WHAT YOU SHOULD DO: From the entries below, copy every line that holds the word "object".

* begin *

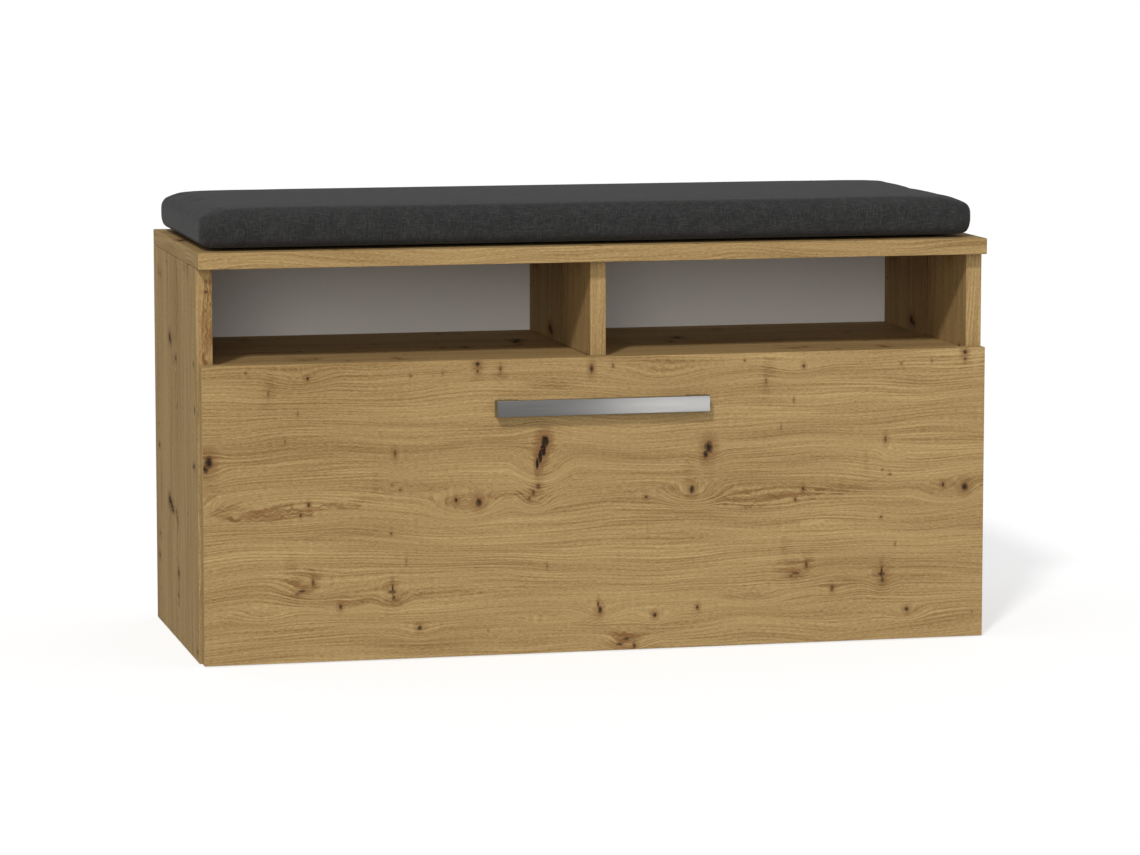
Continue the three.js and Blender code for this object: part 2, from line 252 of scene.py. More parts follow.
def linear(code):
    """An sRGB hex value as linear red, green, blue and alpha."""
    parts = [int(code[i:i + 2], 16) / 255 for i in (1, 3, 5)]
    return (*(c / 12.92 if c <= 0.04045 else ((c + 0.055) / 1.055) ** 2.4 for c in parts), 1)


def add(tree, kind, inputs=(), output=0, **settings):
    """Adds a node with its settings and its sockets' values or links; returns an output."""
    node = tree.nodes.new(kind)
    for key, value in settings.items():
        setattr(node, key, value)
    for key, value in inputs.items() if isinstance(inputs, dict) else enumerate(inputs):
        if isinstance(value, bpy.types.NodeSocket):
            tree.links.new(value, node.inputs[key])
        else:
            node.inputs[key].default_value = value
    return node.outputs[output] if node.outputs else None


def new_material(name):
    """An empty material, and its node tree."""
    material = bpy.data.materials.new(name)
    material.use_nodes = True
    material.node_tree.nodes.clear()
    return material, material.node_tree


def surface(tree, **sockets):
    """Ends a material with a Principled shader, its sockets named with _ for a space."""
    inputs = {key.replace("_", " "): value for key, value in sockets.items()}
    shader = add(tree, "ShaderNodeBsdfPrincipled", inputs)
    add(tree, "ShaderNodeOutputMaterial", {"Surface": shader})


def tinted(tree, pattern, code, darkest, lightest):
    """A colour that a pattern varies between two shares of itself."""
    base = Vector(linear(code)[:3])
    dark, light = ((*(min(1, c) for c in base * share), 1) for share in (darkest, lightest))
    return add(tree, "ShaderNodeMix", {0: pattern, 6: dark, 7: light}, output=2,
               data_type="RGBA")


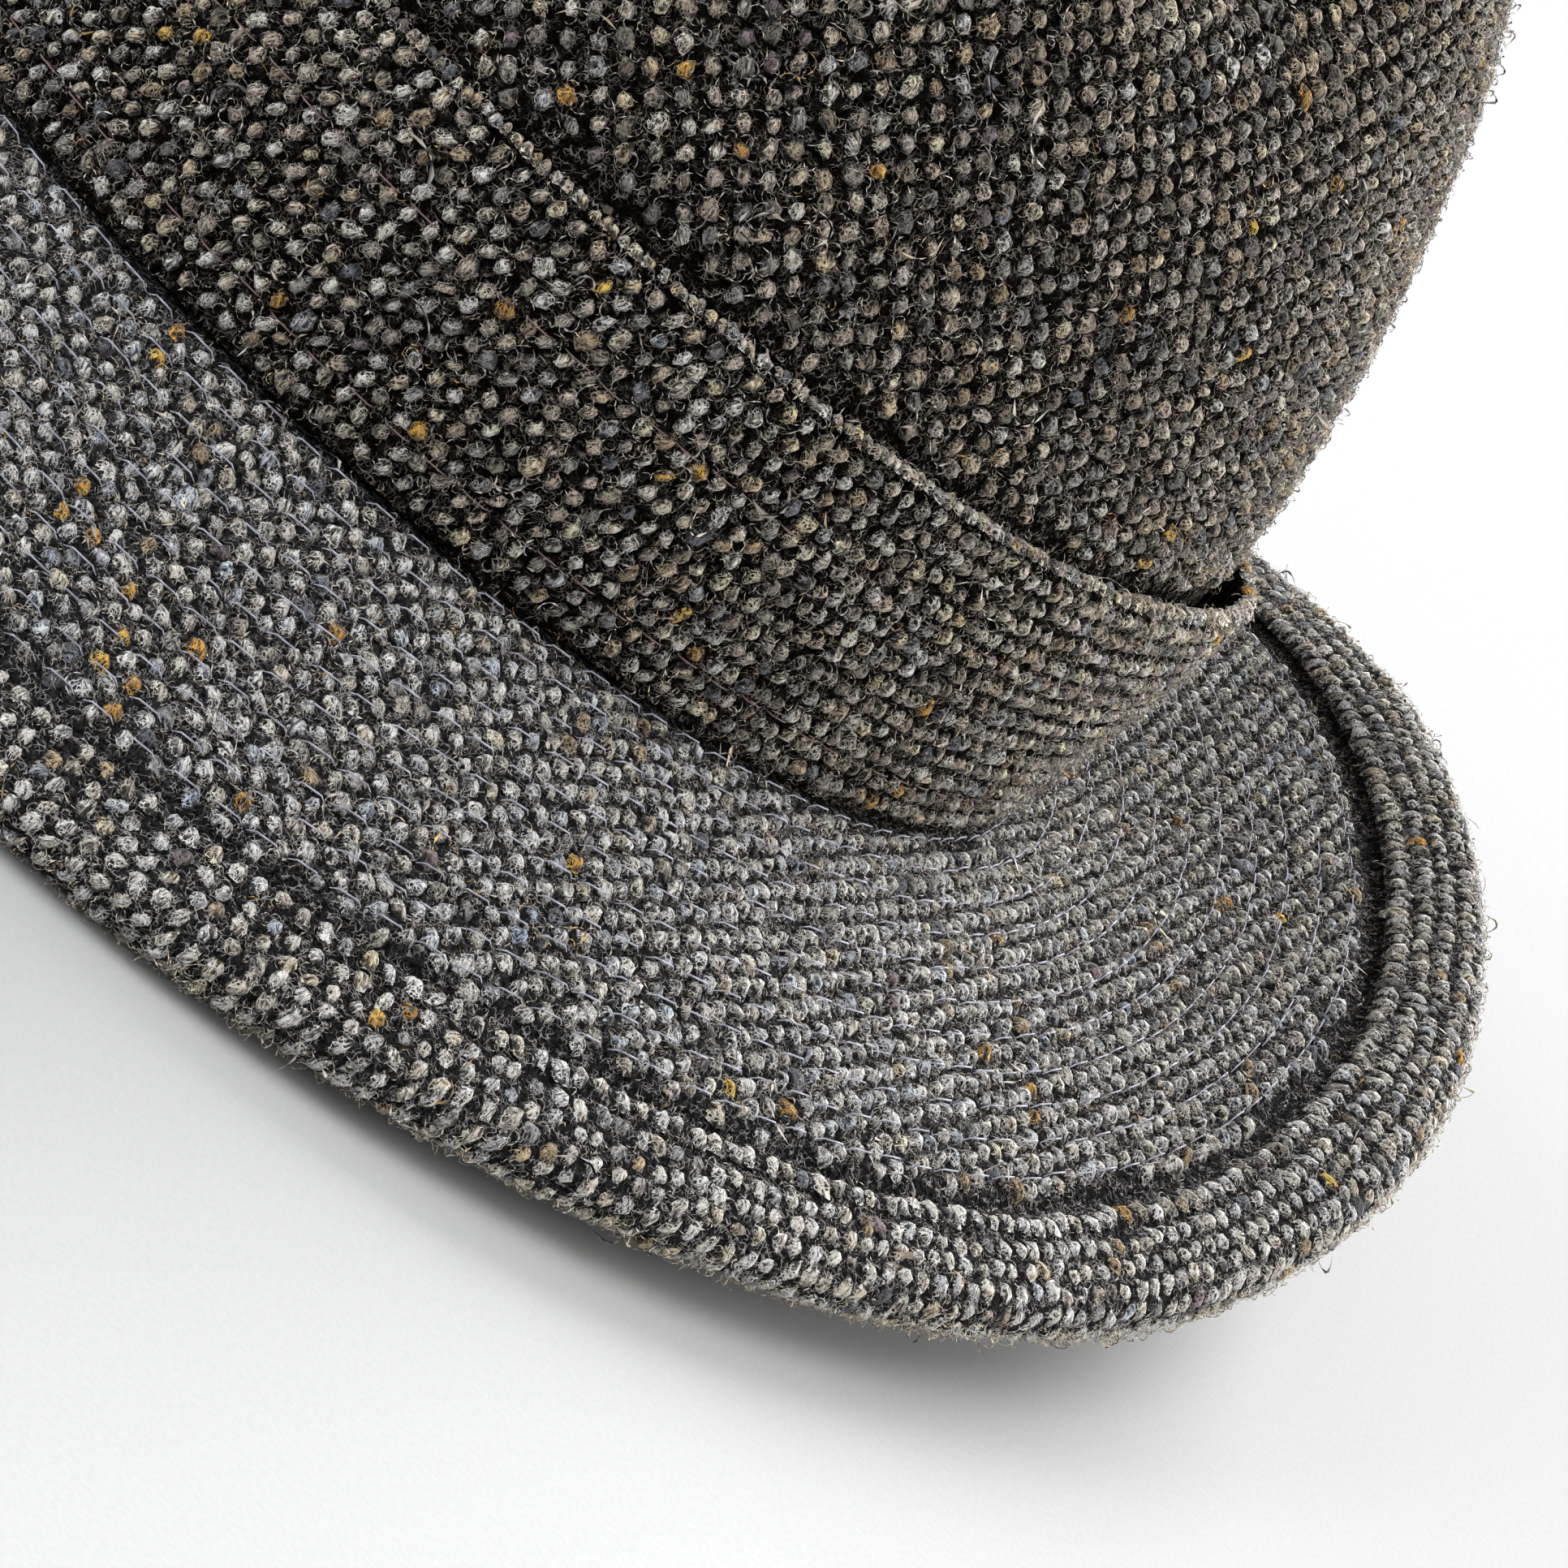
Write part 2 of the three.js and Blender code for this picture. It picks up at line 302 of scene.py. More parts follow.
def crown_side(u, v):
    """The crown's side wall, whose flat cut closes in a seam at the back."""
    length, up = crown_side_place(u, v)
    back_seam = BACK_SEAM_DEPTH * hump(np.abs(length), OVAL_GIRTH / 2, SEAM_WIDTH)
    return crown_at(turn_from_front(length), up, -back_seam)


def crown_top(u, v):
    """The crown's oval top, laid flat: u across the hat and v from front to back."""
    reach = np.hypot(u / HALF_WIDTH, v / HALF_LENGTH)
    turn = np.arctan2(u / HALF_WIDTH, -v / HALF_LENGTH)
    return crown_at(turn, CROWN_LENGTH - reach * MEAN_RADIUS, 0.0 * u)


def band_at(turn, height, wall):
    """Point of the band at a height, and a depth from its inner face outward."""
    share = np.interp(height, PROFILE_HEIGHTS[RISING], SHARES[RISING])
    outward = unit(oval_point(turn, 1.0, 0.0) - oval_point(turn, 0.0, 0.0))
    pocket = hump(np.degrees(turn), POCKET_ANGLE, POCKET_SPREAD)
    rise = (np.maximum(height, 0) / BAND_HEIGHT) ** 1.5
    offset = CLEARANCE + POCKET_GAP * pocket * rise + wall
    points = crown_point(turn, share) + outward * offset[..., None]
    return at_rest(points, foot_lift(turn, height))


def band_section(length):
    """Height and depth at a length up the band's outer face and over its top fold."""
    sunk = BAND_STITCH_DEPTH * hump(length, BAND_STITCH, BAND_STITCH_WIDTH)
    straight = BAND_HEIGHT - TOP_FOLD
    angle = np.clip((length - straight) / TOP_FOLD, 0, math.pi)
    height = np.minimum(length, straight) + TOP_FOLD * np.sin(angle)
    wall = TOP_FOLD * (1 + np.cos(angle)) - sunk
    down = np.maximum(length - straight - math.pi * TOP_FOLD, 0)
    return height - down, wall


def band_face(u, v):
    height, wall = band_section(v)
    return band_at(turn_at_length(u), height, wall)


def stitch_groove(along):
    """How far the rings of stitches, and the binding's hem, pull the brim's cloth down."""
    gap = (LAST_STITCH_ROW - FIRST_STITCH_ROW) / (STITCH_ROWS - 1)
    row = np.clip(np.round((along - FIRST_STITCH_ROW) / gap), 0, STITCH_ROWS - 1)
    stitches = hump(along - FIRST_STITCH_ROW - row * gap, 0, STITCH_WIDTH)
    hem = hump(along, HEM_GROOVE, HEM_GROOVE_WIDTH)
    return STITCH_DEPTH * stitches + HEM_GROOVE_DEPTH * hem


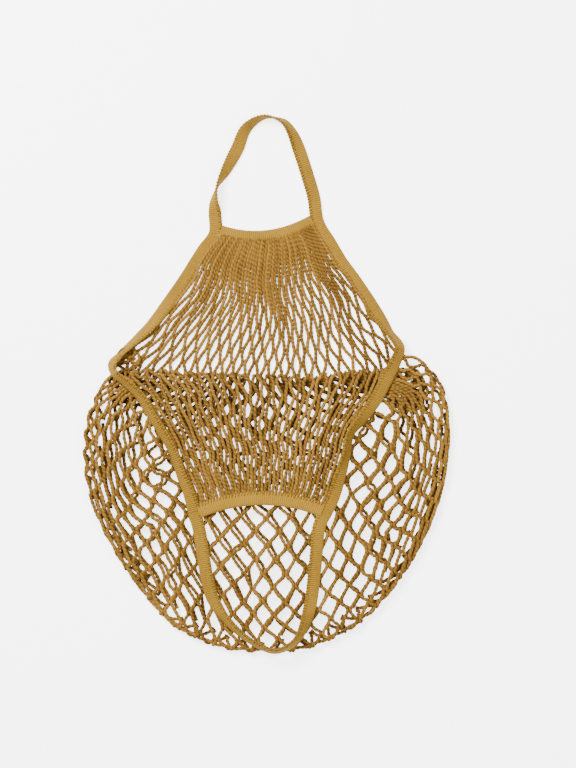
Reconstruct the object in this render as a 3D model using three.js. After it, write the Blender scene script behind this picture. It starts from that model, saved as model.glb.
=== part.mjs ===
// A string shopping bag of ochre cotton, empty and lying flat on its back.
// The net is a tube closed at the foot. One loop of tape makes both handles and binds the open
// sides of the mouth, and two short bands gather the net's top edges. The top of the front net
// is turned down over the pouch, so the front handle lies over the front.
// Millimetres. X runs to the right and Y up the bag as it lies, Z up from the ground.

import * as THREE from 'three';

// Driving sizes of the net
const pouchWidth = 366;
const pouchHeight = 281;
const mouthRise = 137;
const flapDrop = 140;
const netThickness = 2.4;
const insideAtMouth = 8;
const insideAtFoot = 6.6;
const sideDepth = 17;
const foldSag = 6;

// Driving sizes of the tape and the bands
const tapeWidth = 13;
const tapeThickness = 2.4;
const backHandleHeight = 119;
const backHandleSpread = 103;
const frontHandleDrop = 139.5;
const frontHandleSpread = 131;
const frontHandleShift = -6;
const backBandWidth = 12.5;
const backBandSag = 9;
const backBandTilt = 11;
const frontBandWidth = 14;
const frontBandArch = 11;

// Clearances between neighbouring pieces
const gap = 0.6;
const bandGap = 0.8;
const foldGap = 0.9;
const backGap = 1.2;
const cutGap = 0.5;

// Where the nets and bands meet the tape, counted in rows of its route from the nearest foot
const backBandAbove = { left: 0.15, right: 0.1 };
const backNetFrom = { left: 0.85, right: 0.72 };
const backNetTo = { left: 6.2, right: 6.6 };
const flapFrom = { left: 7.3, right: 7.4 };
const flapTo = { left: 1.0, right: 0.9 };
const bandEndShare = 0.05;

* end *

REPLY TO THE TASK:
Continue the three.js and Blender code for this object: part 2, from line 252 of scene.py. More parts follow.
Reconstruct the object in this render as a 3D model using three.js. After it, write the Blender scene script behind this picture. It starts from that model, saved as model.glb.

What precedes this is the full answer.